On How the South Won the Civil War

Richardson, Heather Cox. How the South Won the Civil War: Oligarchy, Democracy, and the Continuing Fight for the Soul of America. Oxford: Oxford University Press, 2020. pp. 272. Cloth.

I was really excited to read this book but, in the end, I wasn’t so impressed.

Richardson’s thesis is obviously that the South won the Civil War. To Richardson, the “South” is represented above all by its oligarchical techniques, of which slavery is just part of the picture. In her view (rightfully, I think), the South developed a deep aristocracy that was profoundly antithetical to American democracy. Richardson finds that this is, above all, because of the South’s extractive economy. Unlike the North which emphasized manufacturing and the service sector, Southern business required a great deal of capital. In the age of King Cotton, this capital meant both having vast tracts of land and a large, inexpensive (or nearly free) labor force. As a result, large landowners were able to grow to immense sizes and establish a political, social, and economic oligarchy that pitted itself against both the North and against “average” white Southerners, who worked for wages, and slaves.

My disagreement with Richardson is her coverage of the years after the Civil War. She argues that the South basically replicated itself in the West by a variety of different means. The two most important of these means were (1) the similar extractive economy of the West, and (2) painting an image of white male settlers as unique people in opposition to Native Americans, the Chinese, Latinos, and women. In this way, the Democratic Party was able to spread itself West, and it then joined the South in rallying to the Republican Party in the 1960s and 1970s, in large part due to the rise of Movement Conservativism.

The basic facts of this narrative are true, but Richardson spends too much time emphasizing the similarities between the South and the West while downplaying their differences. True, the Western United States had (and has) an extractive economy much like the South, but the Federal government is still far more involved there than it ever was in the South. Richardson does address this difference to some extent, pointing out that both Barry Goldwater and Ronald Reagan’s families claimed to be “self-made” although they were reliant on grants and funding from the Federla government, but she doesn’t think much about the role of actual landownership here. The Federal government owns massive swaths of land and its infrastructural projects are apparent wherever you go. Although high wealth concentration does exist on the West Coast and some other regions—take Koch Industries in Kansas, for instance, property and landownership are far less centralized thanks to laws like the Homestead Act. The Homestead Act was a disaster for Native Americans, but it did prevent the concentrations of wealth seen in the South.

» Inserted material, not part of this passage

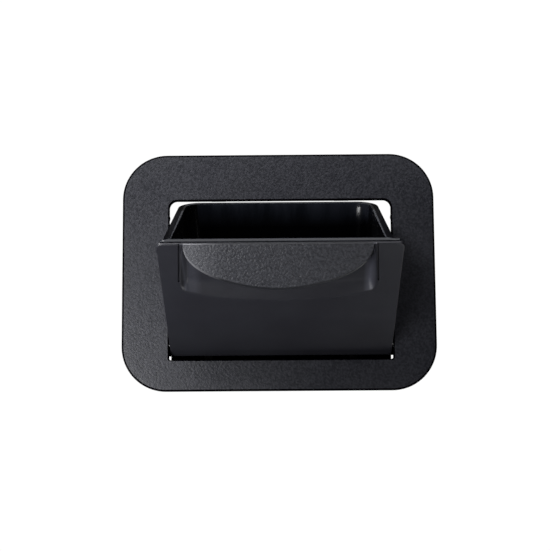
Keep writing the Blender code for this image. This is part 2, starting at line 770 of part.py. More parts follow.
def build_bin_tub(material):
    wall = TUB_WALL
    out_x = RIM_X - 4.9 * MM
    in_x = out_x - wall
    rear = RIM_REAR - 2.5 * MM
    bottom_f = TUB_BOTTOM_FRONT
    bottom_r = TUB_BOTTOM_REAR
    rim_f = RIM_TOP
    rim_r = RIM_REAR_Z
    under_f = rim_f - RIM_THICK
    under_r = rim_r - RIM_THICK
    sharp = [3.0 * MM, 18.0 * MM]
    loops = [
        tub_loop(out_x - 13.0 * MM, 22.0 * MM, rear - 13.0 * MM, sharp, bottom_f, bottom_r),
        tub_loop(out_x - 6.0 * MM, 14.5 * MM, rear - 6.0 * MM, sharp,
                 bottom_f + 1.6 * MM, bottom_r + 1.6 * MM),
        tub_loop(out_x - 2.4 * MM, 11.3 * MM, rear - 2.4 * MM, sharp,
                 bottom_f + 5.8 * MM, bottom_r + 5.8 * MM),
        tub_loop(out_x - 1.2 * MM, 10.5 * MM, rear - 1.2 * MM, sharp,
                 bottom_f + 12.0 * MM, bottom_r + 12.0 * MM),
        tub_loop(out_x, 10.5 * MM, rear, sharp, 62.0 * MM, -14.0 * MM),
        tub_loop(out_x, 4.2 * MM, rear, sharp, 70.0 * MM, -10.0 * MM),
        tub_loop(out_x, 4.2 * MM, rear, sharp, under_f, under_r, True),
        tub_loop(RIM_X, 3.5 * MM, RIM_REAR, [2.0 * MM, 20.0 * MM], under_f, under_r, True),
        tub_loop(RIM_X, 3.5 * MM, RIM_REAR, [2.0 * MM, 20.0 * MM], rim_f, rim_r, True),
        tub_loop(in_x, 6.9 * MM, rear - wall, [1.4 * MM, 16.0 * MM], rim_f, rim_r, True),
        tub_loop(in_x, 7.2 * MM, rear - wall, [1.4 * MM, 16.0 * MM], 70.0 * MM, -10.0 * MM),
        tub_loop(in_x, 12.7 * MM, rear - wall, [1.4 * MM, 16.0 * MM], 62.0 * MM, -14.0 * MM),
        tub_loop(in_x - 1.2 * MM, 12.7 * MM, rear - 1.2 * MM - wall, [1.4 * MM, 16.0 * MM],
                 bottom_f + 12.0 * MM, bottom_r + 12.0 * MM),
        tub_loop(in_x - 2.6 * MM, 13.6 * MM, rear - 2.6 * MM - wall, [1.6 * MM, 15.0 * MM],
                 bottom_f + 6.8 * MM, bottom_r + 6.8 * MM),
        tub_loop(in_x - 6.0 * MM, 16.6 * MM, rear - 6.0 * MM - wall, [2.0 * MM, 14.0 * MM],
                 bottom_f + 3.4 * MM, bottom_r + 3.4 * MM),
        tub_loop(in_x - 12.0 * MM, 23.0 * MM, rear - 12.0 * MM - wall, [2.0 * MM, 14.0 * MM],
                 bottom_f + 2.2 * MM, bottom_r + 2.2 * MM),
    ]
    body = skin_loops(loops, False)
    bmesh.ops.triangulate(body, faces=body.faces)
    tub = add_object("bin_tub", body, material)
    strip = rounded_rect(-RIM_STRIP_X, RIM_STRIP_X, rim_f - 3.1 * MM, rim_f - 0.1 * MM,
                         [0.8 * MM, 0.8 * MM, 2.1 * MM, 2.1 * MM])
    combine(tub, [prism_xz(strip, FACE_Y + 3.3 * MM, FACE_Y + 5.6 * MM)], "UNION")
    holes = []
    for x, z in PANEL_SCREWS:
        profile = [(FACE_Y + 9.5 * MM, 1.8 * MM), (FACE_Y + 14.0 * MM, 1.8 * MM)]
        holes.append(turned_mesh(profile, "Y", (x, 0.0, z), 14))
    combine(tub, holes, "DIFFERENCE")
    return tub


def build_panel_screws(material):
    screws = []
    for index, (x, z) in enumerate(PANEL_SCREWS):
        profile = [
            (FACE_Y + 4.8 * MM, 0.9 * MM),
            (FACE_Y + 5.8 * MM, 1.4 * MM),
            (FACE_Y + 13.0 * MM, 1.4 * MM),
            (FACE_Y + 13.0 * MM, 3.0 * MM),
            (FACE_Y + 14.4 * MM, 2.7 * MM),
            (FACE_Y + 15.0 * MM, 1.9 * MM),
        ]
        mesh = turned_mesh(profile, "Y", (x, 0.0, z), 16)
        screw = add_object(f"panel_screw_{index + 1}", mesh, material)
        combine(screw, cross_recess(x, z, FACE_Y + 15.0 * MM, -1.1 * MM, 1.4 * MM), "DIFFERENCE")
        screws.append(screw)
    return screws


def build_hinge_pins(material):
    pins = []
    for name, side in (("hinge_pin_left", -1.0), ("hinge_pin_right", 1.0)):
        profile = [
            (side * 98.6 * MM, 1.1 * MM),
            (side * 99.0 * MM, PIN_RADIUS),
            (side * 114.6 * MM, PIN_RADIUS),
            (side * 115.0 * MM, 1.1 * MM),
        ]
        mesh = turned_mesh(profile, "X", (0.0, PIVOT.y, PIVOT.z), 20)
        pins.append(add_object(name, mesh, material))
    return pins


def build_pin_clips(material):
    clips = []
    for name, side in (("pin_clip_left", -1.0), ("pin_clip_right", 1.0)):
        centre = (side * 100.3 * MM, PIVOT.y, PIVOT.z)
        mesh = tube_mesh("X", centre, -0.5 * MM, 0.5 * MM, CLIP_RADIUS, BUSH_BORE, 20)
        clips.append(add_object(name, mesh, material))
    return clips


# ---- assembly --------------------------------------------------------------------------
def main():
    clear_scene()
    plate_black = make_material("textured_black", (0.045, 0.046, 0.050), 0.0, 0.55)
    panel_black = make_material("smooth_black", (0.035, 0.036, 0.040), 0.0, 0.45)
    lip_black = make_material("grained_black", (0.047, 0.048, 0.052), 0.0, 0.55)
    tub_black = make_material("gloss_black", (0.010, 0.010, 0.012), 0.0, 0.18)
    frame_black = make_material("frame_black", (0.030, 0.030, 0.032), 0.0, 0.60)
    foam = make_material("foam_grey", (0.080, 0.080, 0.082), 0.0, 0.95)
    rubber = make_material("rubber_black", (0.020, 0.020, 0.020), 0.0, 0.85)
    steel = make_material("steel", (0.55, 0.55, 0.56), 1.0, 0.35)
    nylon = make_material("nylon_white", (0.72, 0.71, 0.67), 0.0, 0.50)

    build_trim_bezel(plate_black)
    build_mounting_frame(frame_black)
    build_wall_gasket(foam)
    build_mount_screws(steel)
    build_hinge_bushes(nylon)
    build_stop_bumpers(rubber)

    moving = [build_front_panel(panel_black)]
    moving.append(build_grip_lip(lip_black))
    moving.append(build_bin_tub(tub_black))
    moving += build_panel_screws(steel)
    moving += build_hinge_pins(steel)
    moving += build_pin_clips(steel)
    for obj in moving:
        open_bin_pose(obj)

    shared = {}
    for obj in bpy.data.objects:
        base = obj.data.materials[0]
        if base.name in shared:
            copy = base.copy()
            copy.name = f"{base.name}_{obj.name}"
            obj.data.materials[0] = copy
        else:
            shared[base.name] = obj.name
    bpy.context.view_layer.update()


main()
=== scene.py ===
import math

import bmesh
import bpy
from mathutils import Matrix, Vector


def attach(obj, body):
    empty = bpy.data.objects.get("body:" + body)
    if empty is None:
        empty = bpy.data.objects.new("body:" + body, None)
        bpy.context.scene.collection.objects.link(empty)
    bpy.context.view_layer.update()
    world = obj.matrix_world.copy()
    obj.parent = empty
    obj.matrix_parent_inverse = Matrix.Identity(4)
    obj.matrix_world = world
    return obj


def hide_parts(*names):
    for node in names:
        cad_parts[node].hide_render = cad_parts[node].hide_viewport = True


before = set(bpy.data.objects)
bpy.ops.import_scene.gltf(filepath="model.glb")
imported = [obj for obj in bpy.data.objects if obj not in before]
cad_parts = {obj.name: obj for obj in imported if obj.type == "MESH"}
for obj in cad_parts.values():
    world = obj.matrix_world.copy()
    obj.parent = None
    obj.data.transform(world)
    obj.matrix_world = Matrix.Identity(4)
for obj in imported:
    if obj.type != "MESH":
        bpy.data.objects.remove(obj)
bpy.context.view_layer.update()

# ---- dimensions in metres, with the bin shut -------------------------------------------
MM = 0.001
FACE_Y = -9.0 * MM              # front of the plate and of the shut panel

PLATE_X = 150.0 * MM
PLATE_SHIFT = -1.85 * MM        # the plate's centre lies this far from the opening's
PLATE_BOTTOM = -106.85 * MM
PLATE_TOP = 121.15 * MM
PLATE_CORNER = 43.0 * MM
PLATE_SWELL = 0.5 * MM          # more than the frame has, at the left, the right and the top
PLATE_THICK = 2.8 * MM
PLATE_ROUND = 2.0 * MM          # rounding of the outer edge
SKIRT_END = -0.4 * MM           # rear end of the outer wall
SKIRT_THICK = 2.2 * MM
SKIRT_CHAMFER = 0.25 * MM

OPEN_X = 107.35 * MM
OPEN_Z = 76.95 * MM
OPEN_CORNER_TOP = 7.6 * MM
OPEN_CORNER_BOTTOM = 1.6 * MM
OPEN_ROUND = 0.6 * MM           # rounding of the opening's front edge
RETURN_END = -1.0 * MM          # rear end of the wall round the opening
RETURN_THICK = 2.0 * MM
RETURN_CHAMFER = 0.2 * MM

HOOK_X = 60.0 * MM              # snap hooks above and below the opening
HOOK_Z = 20.0 * MM              # snap hooks beside the opening
HOOK_HALF = 7.0 * MM
HOOK_ROOT = -3.0 * MM
HOOK_END = 1.8 * MM
BARB_STEP = -1.95 * MM
BARB_TOP = -1.6 * MM

DETENT_TALL = 6.2 * MM
BUMP_LOW = 56.6 * MM            # detent bumps on the opening's sides
BUMP_LIFT = 0.95 * MM
NUB_LOW = 63.4 * MM             # detent nubs on the panel's sides
NUB_LIFT = 0.5 * MM

PIVOT = Vector((0.0, -5.0 * MM, -63.55 * MM))
OPEN_DEG = 52.0
PIN_BORE = 1.8 * MM
CLIP_BORE = 2.75 * MM

PANEL_X = 106.0 * MM
PANEL_BOTTOM = -74.05 * MM
PANEL_TOP = 76.15 * MM
PANEL_THICK = 3.0 * MM
PANEL_CORNER_TOP = 5.2 * MM
PANEL_CORNER_BOTTOM = 2.6 * MM
PANEL_ROUND = 0.9 * MM          # rounding of the panel's outer edge
PANEL_SCREWS = [
    (-87.9 * MM, 16.0 * MM),
    (84.1 * MM, 16.0 * MM),
    (-81.2 * MM, -48.0 * MM),
    (77.4 * MM, -48.0 * MM),
]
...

I don’t want to spend too much time on their differences, but I don’t think that the South won the Civil War by replicating itself westward. Hell, I think the discussion of oligarchy falls short in the years immediately following the Civil War, where the majority of American oligarchs were based in the industrial Northeast and were members of the Republican Party, rather than the “elitist Democrats” that Richardson spends so much time discussing. Richardson prefers to talk about the Democratic Populists, who were also elitist on some level, rejecting the power of Northeastern oligarchs, but still viewing themselves as an “elite” when compared to women and racial/ethnic minorities, but the discussion of the industrial oligarchy needs to take place here. Discussions of the West are superfluous and don’t do a whole lot to illustrate her point.

Overall, I found this book easy-to-read but on the whole, unconvincing.